**WRITTEN INSTRUCTION**
In the listing that follows, count each line containing the string "FreeCAD" and report only the count.

**COLLECTED MATERIAL**
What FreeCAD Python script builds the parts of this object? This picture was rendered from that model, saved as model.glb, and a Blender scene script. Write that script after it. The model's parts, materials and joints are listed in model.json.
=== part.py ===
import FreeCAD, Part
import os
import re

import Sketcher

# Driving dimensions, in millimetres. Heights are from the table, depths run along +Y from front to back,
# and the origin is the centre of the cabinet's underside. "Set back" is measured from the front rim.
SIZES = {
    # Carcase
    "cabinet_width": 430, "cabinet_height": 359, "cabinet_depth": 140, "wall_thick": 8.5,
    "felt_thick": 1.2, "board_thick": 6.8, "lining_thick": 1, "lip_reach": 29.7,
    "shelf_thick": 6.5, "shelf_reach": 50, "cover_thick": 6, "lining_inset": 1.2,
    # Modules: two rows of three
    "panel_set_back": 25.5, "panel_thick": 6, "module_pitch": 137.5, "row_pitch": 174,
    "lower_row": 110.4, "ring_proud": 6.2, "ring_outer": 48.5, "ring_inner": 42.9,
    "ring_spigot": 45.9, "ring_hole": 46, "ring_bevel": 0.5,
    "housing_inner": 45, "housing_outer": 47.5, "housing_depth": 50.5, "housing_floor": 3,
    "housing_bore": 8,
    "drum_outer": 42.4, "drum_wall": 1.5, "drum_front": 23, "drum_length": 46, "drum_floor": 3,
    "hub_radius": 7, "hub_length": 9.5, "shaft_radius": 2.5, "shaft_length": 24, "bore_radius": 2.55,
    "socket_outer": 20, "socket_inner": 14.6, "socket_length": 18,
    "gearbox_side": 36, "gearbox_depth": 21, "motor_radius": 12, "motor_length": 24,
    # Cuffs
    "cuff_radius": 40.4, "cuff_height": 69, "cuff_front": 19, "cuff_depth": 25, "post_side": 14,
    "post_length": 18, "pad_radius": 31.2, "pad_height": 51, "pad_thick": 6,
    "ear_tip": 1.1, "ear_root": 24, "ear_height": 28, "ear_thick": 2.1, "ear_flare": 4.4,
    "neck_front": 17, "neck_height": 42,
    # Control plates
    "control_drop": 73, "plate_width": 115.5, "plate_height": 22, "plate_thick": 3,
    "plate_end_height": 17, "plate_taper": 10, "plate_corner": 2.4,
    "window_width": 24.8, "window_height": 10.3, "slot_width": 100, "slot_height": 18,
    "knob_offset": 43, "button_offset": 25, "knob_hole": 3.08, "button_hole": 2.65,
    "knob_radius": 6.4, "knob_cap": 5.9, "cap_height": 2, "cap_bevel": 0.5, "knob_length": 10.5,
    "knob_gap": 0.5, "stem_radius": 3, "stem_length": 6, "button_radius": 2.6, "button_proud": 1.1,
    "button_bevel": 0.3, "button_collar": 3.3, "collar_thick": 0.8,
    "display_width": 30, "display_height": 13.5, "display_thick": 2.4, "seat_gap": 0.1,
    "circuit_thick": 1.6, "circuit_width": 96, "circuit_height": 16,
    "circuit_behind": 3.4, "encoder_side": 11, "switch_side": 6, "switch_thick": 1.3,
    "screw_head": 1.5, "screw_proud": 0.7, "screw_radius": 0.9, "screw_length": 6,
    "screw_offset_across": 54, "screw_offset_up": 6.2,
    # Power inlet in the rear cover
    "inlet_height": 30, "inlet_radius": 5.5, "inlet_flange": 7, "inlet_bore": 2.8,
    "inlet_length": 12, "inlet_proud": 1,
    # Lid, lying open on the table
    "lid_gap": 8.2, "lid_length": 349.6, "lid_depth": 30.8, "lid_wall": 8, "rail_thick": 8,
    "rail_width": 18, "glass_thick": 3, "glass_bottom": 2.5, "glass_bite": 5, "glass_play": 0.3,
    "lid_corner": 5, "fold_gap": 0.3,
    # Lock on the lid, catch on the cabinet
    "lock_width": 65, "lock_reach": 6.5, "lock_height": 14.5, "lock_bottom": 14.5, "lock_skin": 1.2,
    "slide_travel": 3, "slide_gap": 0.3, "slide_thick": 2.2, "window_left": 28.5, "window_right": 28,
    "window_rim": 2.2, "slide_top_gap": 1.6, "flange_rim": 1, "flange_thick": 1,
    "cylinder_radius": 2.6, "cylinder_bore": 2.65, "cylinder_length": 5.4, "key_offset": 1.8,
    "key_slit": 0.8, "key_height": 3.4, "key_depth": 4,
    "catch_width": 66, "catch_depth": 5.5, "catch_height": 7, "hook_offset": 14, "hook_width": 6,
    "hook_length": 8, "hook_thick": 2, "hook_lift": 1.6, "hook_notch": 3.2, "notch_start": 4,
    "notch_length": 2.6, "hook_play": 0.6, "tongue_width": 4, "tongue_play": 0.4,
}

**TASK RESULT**
2